In the first context it was said because his girlfriend was pregnant. His life as he knew it, was over.

With the second refrain he says it as he watches his toddler (who he dotes on) go up the stairs.

Then the third time the context is reshaped to give the words new significance as he watches his daughter pack up the car to move west to follow the dreams that he had and never got a chance to live.

Repetition isn’t repetition.

Ghazals such as Gino talks about, like haiku, and even sonnets, are like music, much debated, taken to, or shut out from heart, beyond words in way that seems impossible, moving in a nonverbal subverbal realm that rationality can argue with but not grasp. The ghazal and haiku forms have mutually disdainful authorities on what the archetypal English shape looks like.

I mentioned the last time that I was reading Bones in their Wings: Ghazals by Crozier. If you flipped through the thin volume without tasting a word, it looks innocuous.

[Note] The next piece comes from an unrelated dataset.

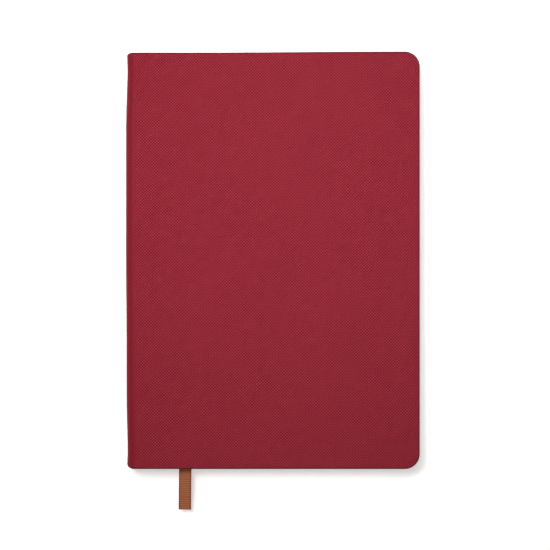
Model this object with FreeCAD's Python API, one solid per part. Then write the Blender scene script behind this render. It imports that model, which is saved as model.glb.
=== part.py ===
import FreeCAD, Part
import math
import os

# A case-bound A5 notebook lying on its back cover. Lengths are in millimetres.
# +X runs from the spine to the fore edge, +Y to the head, +Z up through the front cover.
# The origin is the middle of the back cover's outer face.

# Driving sizes
COVER_WIDTH = 148.0
COVER_HEIGHT = 210.0
THICKNESS = 14.0
COVER_CORNER = 7.5
SQUARE = 3.0
SKIN = 0.5
BOARD = 1.38
PASTEDOWN = 0.12
TURN_IN = 13.0
SIGNATURES = 10
SIGNATURE_THICKNESS = 0.78
SIGNATURE_PITCH = 0.80
RIBBON_WIDTH = 6.3
RIBBON_THICKNESS = 0.30
RIBBON_GAP = 0.36

# Cover and leaves beside the spine, measured from the spine's outer face
COVER_START = 5.0
BOARD_START = 6.0
LEAF_START = 5.1
SPINE_DEPTH = 4.7
SHOULDER_RADIUS = 4.5
FOLD_BACK = 2.3
FOLD_ROUND = 0.45
LEAF_CORNER = 6.0
FLYLEAF = 0.12
FLYLEAF_GAP = 0.06
BOARD_GAP = 0.05
CORNER_EASE = 0.8

# Spine linings, each from and to a depth below the spine's outer face
STIFFENER_DEPTHS = (0.60, 1.10)
GAUZE_DEPTHS = (1.20, 1.45)
GLUE_DEPTHS = (1.50, 1.90)
THREAD_DEPTHS = (1.95, 2.25)
LINING_MARGIN = 3.0
INNER_MARGIN = 4.0
GAUZE_SHORT = 5.0
SEWING_STATIONS = 6
THREAD_WIDTH = 0.5
BAND_RADIUS = 0.7
BAND_GAP = 0.1
ANCHOR_LENGTH = 7.0

# The ribbon's middle line, seen from above, as (from the spine's outer face, along Y), and seen from
# the side, as (along Y, height). The plan runs on past the ribbon's end, which the fall sets.
RIBBON_PLAN = [
    (8.7, 101.0),
    (9.8, 74.0),
    (13.8, 40.0),
    (20.2, 4.0),
    (26.2, -34.0),
    (29.4, -66.0),
    (30.0, -86.0),
    (29.8, -106.0),
    (29.4, -130.0),
]
RIBBON_FALL = [(101.0, 7.0), (-106.0, 7.0), (-112.5, 6.9), (-119.3, 6.2), (-126.3, 4.8)]
BEND_SHARE = 0.45

CASE_DEPTH = 2 * SKIN + BOARD
BLOCK_HALF_HEIGHT = COVER_HEIGHT / 2 - SQUARE
BLOCK_FORE_EDGE = COVER_WIDTH - SQUARE
MIDDLE = THICKNESS / 2
EDGE = -COVER_WIDTH / 2


def save(shape, name):
    shape.exportStep("parts/" + name + ".step")
    box = shape.BoundBox
    corners = (box.XMin, box.XMax, box.YMin, box.YMax, box.ZMin, box.ZMax)
    print(name, "valid" if shape.isValid() else "NOT VALID", [round(value, 2) for value in corners])


def block(depths, lengths, heights):
    """A box from ranges of depth behind the spine's outer face, of Y and of Z."""
    size = [high - low for low, high in (depths, lengths, heights)]
    corner = FreeCAD.Vector(EDGE + depths[0], lengths[0], heights[0])
    return Part.makeBox(size[0], size[1], size[2], corner)


def rounded_plate(start, stop, half_height, radius, low, high):
    """A plate square at the spine side and round at its two fore-edge corners."""
    plate = block((start, stop), (-half_height, half_height), (low, high))
    corners = [edge for edge in plate.Edges if is_fore_corner(edge, stop)]
    return plate.makeFillet(radius, corners)


def is_fore_corner(edge, stop):
    upright = abs(edge.Vertexes[0].X - edge.Vertexes[-1].X) + abs(edge.Vertexes[0].Y - edge.Vertexes[-1].Y)
    return upright < 1e-6 and abs(edge.Vertexes[0].X - EDGE - stop) < 1e-6


def is_outer_rim(edge, height):
    box = edge.BoundBox
    at_height = abs(box.ZMin - height) < 1e-6 and abs(box.ZMax - height) < 1e-6
    return at_height and box.XMax > EDGE + COVER_START + 1e-3


def cover_parts(side):
    """Skin, board and pastedown of one cover: side is 0 for the back and 1 for the front."""
    outside = THICKNESS * side
    inward = 1 - 2 * side

    def level(depth):
        return outside + inward * depth

    def plate(start, stop, inset, near, far):
        low, high = sorted((level(near), level(far)))
        radius = COVER_CORNER - min(inset, SKIN)
        return rounded_plate(start, stop, COVER_HEIGHT / 2 - inset, radius, low, high)

    case = plate(COVER_START, COVER_WIDTH, 0, 0, CASE_DEPTH)
    rim = [edge for edge in case.Edges if is_outer_rim(edge, outside)]
    case = case.makeFillet(CORNER_EASE, rim)
    cavity = plate(COVER_START, COVER_WIDTH - SKIN, SKIN, SKIN, SKIN + BOARD)
    window = plate(COVER_START, COVER_WIDTH - TURN_IN, TURN_IN, SKIN + BOARD, CASE_DEPTH)
    skin = case.cut(cavity.fuse(window))
    near, far = SKIN + BOARD_GAP, SKIN + BOARD - BOARD_GAP
    within = TURN_IN + BOARD_GAP
    board = plate(BOARD_START, COVER_WIDTH - near, near, near, far)
    panel = plate(BOARD_START, COVER_WIDTH - within, within, far, CASE_DEPTH)
    low, high = sorted((level(CASE_DEPTH), level(CASE_DEPTH + PASTEDOWN)))
    pastedown = rounded_plate(COVER_START, BLOCK_FORE_EDGE, BLOCK_HALF_HEIGHT, LEAF_CORNER, low, high)
    board = board.fuse(panel).removeSplitter()
    return skin, board, pastedown


def spine_skin():
    """A channel with round shoulders whose flanges reach the covers."""
    half = COVER_HEIGHT / 2
    outer = block((0, SPINE_DEPTH), (-half, half), (0, THICKNESS))
    outer = outer.makeFillet(SHOULDER_RADIUS, long_edges_at(outer, 0))
    inner = block((SKIN, SPINE_DEPTH + 1), (-half, half), (SKIN, THICKNESS - SKIN))
    inner = inner.makeFillet(SHOULDER_RADIUS - SKIN, long_edges_at(inner, SKIN))
    return outer.cut(inner)


def long_edges_at(shape, depth):
    """The edges that run along Y at a depth behind the spine's outer face."""
    along = [edge for edge in shape.Edges if edge.BoundBox.YLength > COVER_HEIGHT / 2]
    return [edge for edge in along if abs(edge.BoundBox.XMax - EDGE - depth) < 1e-6]


def signature_low(number):
    """Height of the underside of signature 1 (top) to SIGNATURES (bottom)."""
    half = SIGNATURES // 2
    if number <= half:
        return MIDDLE + RIBBON_GAP / 2 + (half - number) * SIGNATURE_PITCH
    return MIDDLE - RIBBON_GAP / 2 - SIGNATURE_THICKNESS - (number - half - 1) * SIGNATURE_PITCH


def leaves(low, thickness):
    return rounded_plate(LEAF_START, BLOCK_FORE_EDGE, BLOCK_HALF_HEIGHT, LEAF_CORNER, low, low + thickness)


def fold(low):
    """The folded back of a signature, round where it meets the glue."""
    heights = (low, low + SIGNATURE_THICKNESS)
    strip = block((FOLD_BACK, SPINE_DEPTH), (-BLOCK_HALF_HEIGHT, BLOCK_HALF_HEIGHT), heights)
    return strip.makeFillet(FOLD_ROUND * SIGNATURE_THICKNESS, long_edges_at(strip, FOLD_BACK))


def lining(depths, half_length, margin):
    return block(depths, (-half_length, half_length), (margin, THICKNESS - margin))


def sewing_thread():
    """Link stitches that run across the backs of the signatures."""
    pitch = 2 * BLOCK_HALF_HEIGHT / (SEWING_STATIONS + 1)
    bars = []
    for station in range(1, SEWING_STATIONS + 1):
        middle = -BLOCK_HALF_HEIGHT + station * pitch
        across = (middle - THREAD_WIDTH / 2, middle + THREAD_WIDTH / 2)
        bars.append(block(THREAD_DEPTHS, across, (LINING_MARGIN, THICKNESS - LINING_MARGIN)))
    return Part.makeCompound(bars)


def end_band(end):
    """A corded band over the folds: end is 1 at the head and -1 at the foot."""
    away = BLOCK_HALF_HEIGHT + BAND_GAP + BAND_RADIUS
    foot = FreeCAD.Vector(EDGE + FOLD_BACK + BAND_RADIUS, end * away, LINING_MARGIN)
    return Part.makeCylinder(BAND_RADIUS, THICKNESS - 2 * LINING_MARGIN, foot, FreeCAD.Vector(0, 0, 1))


def side_edges(points, offset):
    """Straight runs and tangent arcs beside a line of points, on its left for a positive offset."""
    runs = [(b - a) for a, b in zip(points, points[1:])]
    ways = [FreeCAD.Vector(run).normalize() for run in runs]
    lefts = [FreeCAD.Vector(-way.y, way.x, 0) for way in ways]
    last = points[0] + lefts[0] * offset
    edges = []
    for corner, run, after, way, onward, left, next_left in zip(
        points[1:], runs, runs[1:], ways, ways[1:], lefts, lefts[1:]
    ):
        turn = math.atan2(way.cross(onward).z, way.dot(onward))
        back = BEND_SHARE * min(run.Length, after.Length)
        radius = back / math.tan(abs(turn) / 2)
        centre = corner - way * back + left * math.copysign(radius, turn)
        middle = centre + (corner - centre).normalize() * (radius - math.copysign(offset, turn * offset))
        enter = corner - way * back + left * offset
        leave = corner + onward * back + next_left * offset
        edges.append(Part.LineSegment(last, enter).toShape())
        edges.append(Part.Arc(enter, middle, leave).toShape())
        last = leave
    edges.append(Part.LineSegment(last, points[-1] + lefts[-1] * offset).toShape())
    return edges


def band_face(points, width):
    """The flat outline of a band of the given width along a line of points."""
    flat = [FreeCAD.Vector(u, v, 0) for u, v in points]
    near = side_edges(flat, width / 2)
    far = side_edges(flat, -width / 2)
    start = Part.LineSegment(near[0].Vertexes[0].Point, far[0].Vertexes[0].Point).toShape()
    stop = Part.LineSegment(near[-1].Vertexes[-1].Point, far[-1].Vertexes[-1].Point).toShape()
    outline = Part.Wire(Part.__sortEdges__(near + far + [start, stop]))
    return Part.Face(outline)


def ribbon():
    """The marker, flat between the middle signatures, then drooping a little below the foot."""
    plan = band_face(RIBBON_PLAN, RIBBON_WIDTH).extrude(FreeCAD.Vector(0, 0, THICKNESS))
    fall = band_face(RIBBON_FALL, RIBBON_THICKNESS).extrude(FreeCAD.Vector(0, 0, COVER_WIDTH))
    fall.rotate(FreeCAD.Vector(0, 0, 0), FreeCAD.Vector(1, 1, 1), 120)
    strip = plan.common(fall)
    strip.translate(FreeCAD.Vector(EDGE, 0, 0))
    return strip.removeSplitter()


def arc_radii(points):
    """The radii of the arcs along a line of points."""
    edges = side_edges([FreeCAD.Vector(u, v, 0) for u, v in points], 0)
    return [round(edge.Curve.Radius, 1) for edge in edges if isinstance(edge.Curve, Part.Circle)]


def ribbon_anchor():
    """The ribbon's end, glued between the middle folds at the head."""
    top = BLOCK_HALF_HEIGHT - 1
    heights = (MIDDLE - RIBBON_THICKNESS / 2, MIDDLE + RIBBON_THICKNESS / 2)
    return block((FOLD_BACK, SPINE_DEPTH), (top - ANCHOR_LENGTH, top), heights)


os.makedirs("parts", exist_ok=True)

for side, side_name in enumerate(("back", "front")):
    for piece, piece_name in zip(cover_parts(side), ("skin", "board", "pastedown")):
        save(piece, side_name + "_" + piece_name)

save(spine_skin(), "spine_skin")
save(lining(STIFFENER_DEPTHS, BLOCK_HALF_HEIGHT, INNER_MARGIN), "spine_stiffener")
save(lining(GAUZE_DEPTHS, BLOCK_HALF_HEIGHT - GAUZE_SHORT, INNER_MARGIN), "spine_gauze")
save(lining(GLUE_DEPTHS, BLOCK_HALF_HEIGHT, LINING_MARGIN), "spine_glue")
save(sewing_thread(), "sewing_thread")
save(end_band(1), "headband")
save(end_band(-1), "tailband")
save(ribbon_anchor(), "ribbon_anchor")

for number in range(1, SIGNATURES + 1):
    low = signature_low(number)
    save(leaves(low, SIGNATURE_THICKNESS), "signature_%02d_leaves" % number)
    save(fold(low), "signature_%02d_fold" % number)

flyleaf_below = signature_low(SIGNATURES) - FLYLEAF_GAP - FLYLEAF
flyleaf_above = signature_low(1) + SIGNATURE_THICKNESS + FLYLEAF_GAP
save(leaves(flyleaf_below, FLYLEAF), "back_flyleaf")
save(leaves(flyleaf_above, FLYLEAF), "front_flyleaf")

marker = ribbon()
save(marker, "ribbon")
ribbon_length = marker.Volume / (RIBBON_WIDTH * RIBBON_THICKNESS)
print("ribbon length", round(ribbon_length, 1), "radii", arc_radii(RIBBON_PLAN), arc_radii(RIBBON_FALL))
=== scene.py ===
import math
import random

import bmesh
import bpy
import numpy as np
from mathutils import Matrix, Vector


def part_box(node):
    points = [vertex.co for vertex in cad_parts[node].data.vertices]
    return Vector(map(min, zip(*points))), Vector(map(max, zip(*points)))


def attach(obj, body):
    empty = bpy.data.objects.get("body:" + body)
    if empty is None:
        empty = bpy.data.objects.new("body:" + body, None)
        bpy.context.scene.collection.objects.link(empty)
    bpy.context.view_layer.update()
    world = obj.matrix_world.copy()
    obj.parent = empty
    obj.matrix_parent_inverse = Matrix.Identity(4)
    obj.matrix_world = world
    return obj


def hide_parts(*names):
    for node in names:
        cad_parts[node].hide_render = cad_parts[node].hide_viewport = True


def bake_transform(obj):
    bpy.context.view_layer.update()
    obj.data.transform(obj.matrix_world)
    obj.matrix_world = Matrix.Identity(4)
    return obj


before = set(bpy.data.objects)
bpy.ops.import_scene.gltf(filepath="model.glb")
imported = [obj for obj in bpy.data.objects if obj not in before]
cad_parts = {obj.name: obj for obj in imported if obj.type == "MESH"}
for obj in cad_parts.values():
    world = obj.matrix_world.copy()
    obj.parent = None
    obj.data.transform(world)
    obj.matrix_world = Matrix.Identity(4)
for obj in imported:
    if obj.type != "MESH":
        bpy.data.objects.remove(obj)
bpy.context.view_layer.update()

bl_info = {
    "name": "Case-bound notebook",
    "version": (1, 0, 0),
    "blender": (4, 5, 0),
    "location": "3D View > Sidebar > Notebook",
    "description": "Builds the looks of a case-bound notebook with a ribbon marker around its fixed frame",
    "category": "Object",
}

MM = 0.001

# Tolerances for finding a place, for merging vertices and for cutting a mesh by a plane
CLOSE = 1e-6
MERGE = 1e-7
CUT = 1e-8

# The case: places are measured from the spine's outer face (depth), and Z is the table's normal
SPINE_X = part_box("spine_skin")[0].x
FORE_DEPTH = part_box("front_skin")[1].x - SPINE_X
HALF_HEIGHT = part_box("front_skin")[1].y
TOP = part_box("front_skin")[1].z
CASE_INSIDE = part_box("front_skin")[0].z
MIDDLE = TOP / 2
SHOULDER = 4.5 * MM
SHOULDER_STEPS = 12
FRONT_SEAM_STEP = 5.5
SLAB_START = 5.6 * MM
BACK_SEAM = 5.0 * MM
SKIN = 0.5 * MM
INNER_RIM = 0.4 * MM
RIM_STRIP = 0.5 * MM
COLUMN_PITCH = 12 * MM
COLUMNS = 11
ROW_PITCH = 7.5 * MM
MIDDLE_ROWS = 12
END_ROWS = (0.3, 0.7, 1.1, 1.6, 2.4, 4.0, 6.5, 9.0, 13.0)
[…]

Like a neat whisky, it looks watery, tiny shots of words. Gaze on it if you will but don’t swill. Don’t guzzle. Don’t underestimate the potency and knock back many in a row.

With Ghazals, some people’s lean towards pubs and versifying, good time had by all, some to well, one aspect or another. My aim isn’t to reiterate or regurgitate all the ins and outs of the form because this isn’t a thesis and you can come to your own conclusions as well as I can. But my conclusion as it stand now is that the proper play of ghazal is in Lorna Crozier’s hand as #12 making nimble cross connections, such as this,

“Chapped lips, squint lines. Sandpaper Wind,
how you bring out the grain, wear me down”

Even as I was reading I knew I was drinking them too fast. Now I’m in the hangover of ideas that makes my senses reel. The intensity of the form in the hands of a master needs to be sipped, not just to get the full effect of it, but to not be dizzied like this with a narrow wormhole of a migraine growing.

Let me pass you a sip. From Lorna Crozier’s Ghazal #5 comes this stunner of perfection. Not poetry but heroin in words.

I won’t intrude on her authorship to reprint the whole gold which sets this diamond, just this:

“Some doors will not close.
The cellar’s dank breath at your back.”